I thought I’d offer up a sneak peak at an upcoming project…  Axis of Andes

Essentially, it’s going to be a novel length alternate history, chronicling the third theatre of World War II, the great Andean Conflict which ended up touching almost every state in South America. In our history, South America largely sat out the war as neutrals. But that doesn’t tell the entire story.

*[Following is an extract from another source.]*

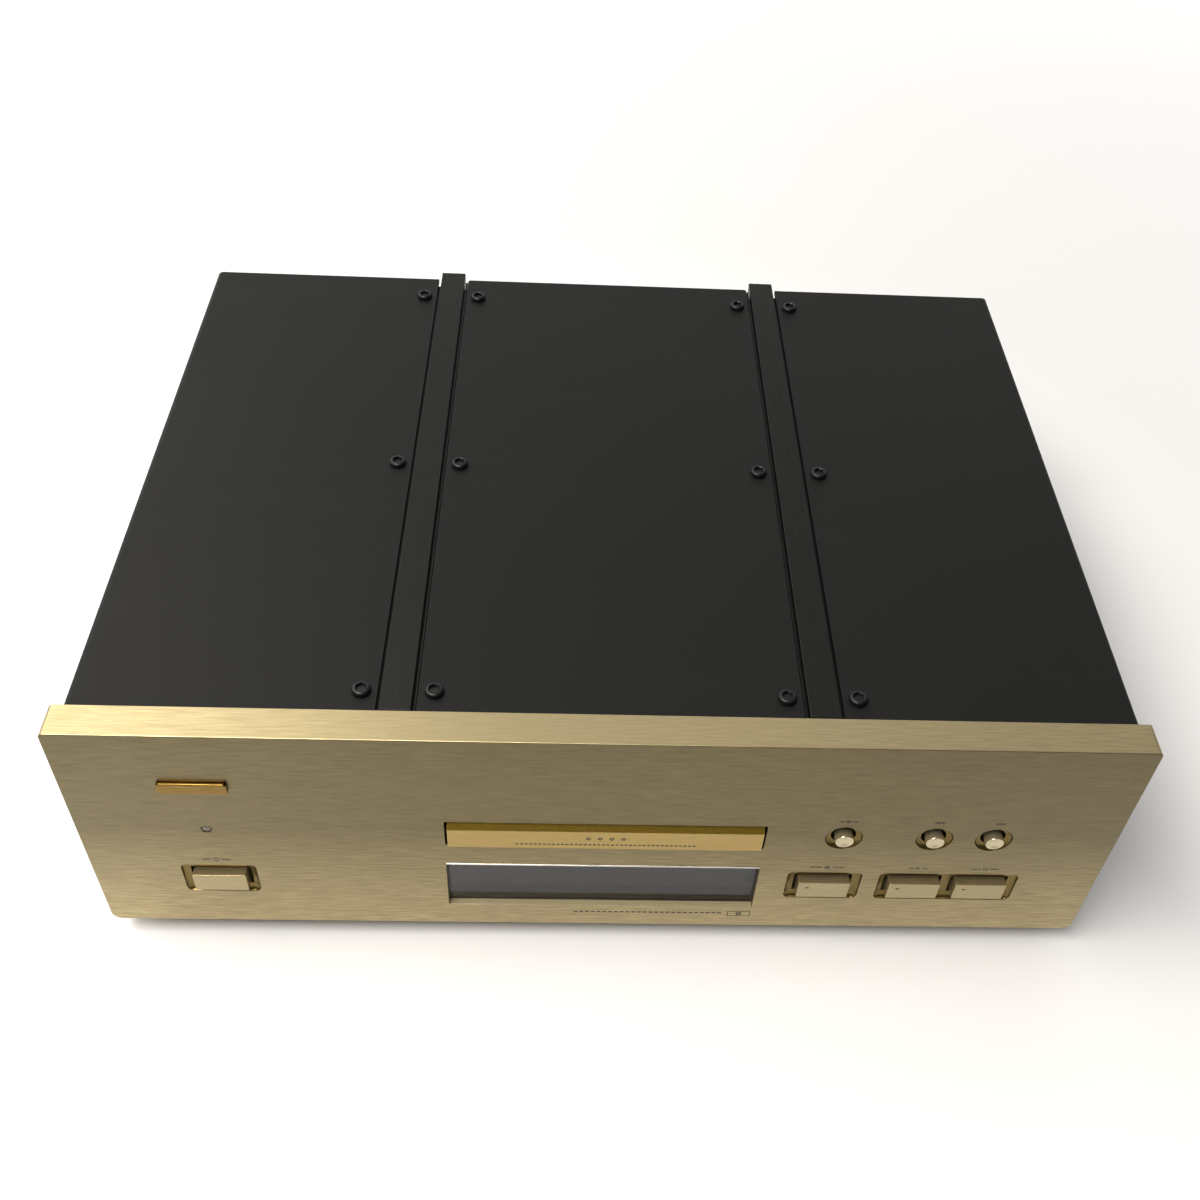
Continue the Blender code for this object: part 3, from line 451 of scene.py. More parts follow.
def powder(name, colour, roughness, dust=0.35, sheen=0.5):
    """Satin black coating with a fine texture, faint wipe marks and dust."""
    made = Nodes(name, colour, roughness, Specular_IOR_Level=sheen)
    texture = made.noise((1600.0, 1600.0, 1600.0), 2.0)
    wipes = made.noise((5.0, 34.0, 34.0), 4.0, 0.6, 1.4, turn=0.9)
    cloud = made.noise((7.0, 7.0, 7.0), 3.0, 0.5)
    marks = made.times(made.ramp(wipes, 0.0, 1.0, 0.52, 0.80), made.ramp(cloud, 0.0, 1.0, 0.45, 0.70))
    dusty = tuple(c * (1 + dust) + 0.012 * dust for c in colour)
    made.colour(made.blend(marks, colour, dusty))
    made.roughness(made.ramp(cloud, roughness - 0.04, roughness + 0.05))
    made.bump(texture, 0.12, 0.00003)
    return made.material


def plastic(name, colour, roughness, texture=900.0):
    """Moulded plastic with a fine spark texture and slight tone changes."""
    made = Nodes(name, colour, roughness)
    fine = made.noise((texture,) * 3, 3.0)
    drift = made.noise((30.0,) * 3, 2.0)
    lighter = tuple(min(1.0, c * 1.15 + 0.004) for c in colour)
    made.colour(made.blend(made.ramp(drift, 0.0, 1.0), colour, lighter))
    made.roughness(made.ramp(fine, roughness - 0.06, roughness + 0.06))
    made.bump(fine, 0.15, 0.00003)
    return made.material


def smoked_glass(name):
    """Dark see-through pane with faint smears."""
    made = Nodes(name, (0.012, 0.012, 0.013), 0.03, IOR=1.75, Alpha=0.62)
    smear = made.noise((14.0, 14.0, 60.0), 4.0, 0.6, 1.0)
    made.roughness(made.ramp(smear, 0.02, 0.09))
    return made.material


champagne = brushed("champagne_ground", (0.24, 0.192, 0.103), (0.60, 0.492, 0.274), 0.34, grain=0.4)
# Most of the panel, its front above all: a darker copy of the top's metal, darker still with height,
# painted shade.
champagne_front_painted_shade = brushed(
    "brushed_front_painted_shade", (0.112, 0.093, 0.050), (0.54, 0.436, 0.236), 0.34,
    strength=0.38, grain=0.47, painted_height_shade=0.22,
)
# The window's sill: a lighter, less metallic copy of the panel's metal on its upward faces, painted
# light.
sill_metal_painted_light = brushed(
    "sill_metal_painted_light", (0.30, 0.25, 0.14), (0.50, 0.42, 0.245), 0.45, metallic=0.3
)
# The pockets' and dishes' hollows: a dark brown copy of the panel's metal, painted shade.
pocket_painted_shade_metal = brushed("champagne_hollows_painted_shade", (0.07, 0.048, 0.014), (0.20, 0.145, 0.048), 0.32, grain=0.3)
# The strip above the window: polished metal, far paler than the panel's, partly a painted highlight.
polished = brushed(
    "pale_edge_painted_highlight", (0.78, 0.75, 0.68), (0.94, 0.91, 0.85), 0.28, strength=0.05, grain=0.1
)
knob_metal = brushed(
    "knob_turned", (0.36, 0.31, 0.20), (0.62, 0.54, 0.36), 0.16, strength=0.06, grain=0.2, metallic=0.80
)
key_metal = brushed(
    "key_brushed", (0.245, 0.198, 0.104), (0.412, 0.336, 0.182), 0.28,
    strength=0.15, grain=0.3, metallic=0.72,
)
gold = brushed(
    "gold_polished", (0.28, 0.18, 0.045), (0.42, 0.30, 0.105), 0.22,
    strength=0.08, grain=0.3, metallic=0.8,
)
# The lid's sloping top face: a darker copy of the gold, painted shade.
slope_gold_painted_shade = brushed(
    "slope_gold_painted_shade", (0.22, 0.13, 0.014), (0.40, 0.26, 0.036), 0.25,
    strength=0.08, grain=0.3, metallic=0.8,
)
badge_gold = brushed("badge_gold", (0.10, 0.06, 0.012), (0.27, 0.170, 0.042), 0.25, grain=0.6)
black_sheet = powder("black_satin_coat", (0.0055, 0.0055, 0.0052), 0.48, sheen=0.19)
black_bar = brushed(
    "black_anodised_bar", (0.012, 0.012, 0.0115), (0.034, 0.034, 0.032), 0.42, BACK, 0.12, 0.3
)
black_steel = powder("blackened_steel", (0.003, 0.003, 0.003), 0.36, dust=0.2, sheen=0.4)
zinc = brushed("zinc_plated", (0.45, 0.45, 0.43), (0.68, 0.68, 0.66), 0.34, ACROSS, 0.10)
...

Brazil was a pro-allied neutral sending thousands of volunteers to fight the Nazis in Europe. Argentina and Chile were pro-belligerent neutrals, spying for the Nazis and Japanese.  Argentina and Brazil maintained a cold war. Argentina and Paraguay ended up providing a home for Nazi war criminals. Through the 1930’s and into the 1940’s, the region seethed. There was the Colombia-Peru War (1932-33), the Chaco War between Bolivia and Paraguay (1935-38), the Peru-Ecuador war (1941), a near conflict between Peru and Chile over Tacna and Arica. There were major Fascist parties and Fascist movements in almost every single South American country. There were social tensions, ethnic tensions, class conflicts.

South America was caught up in the economic and political transformations of the 20th century, it was a powderkeg that never quite blew. There were all sorts of events that could have kicked off an epic conflict, but never quite.

It’s a fascinating landscape to tell a story.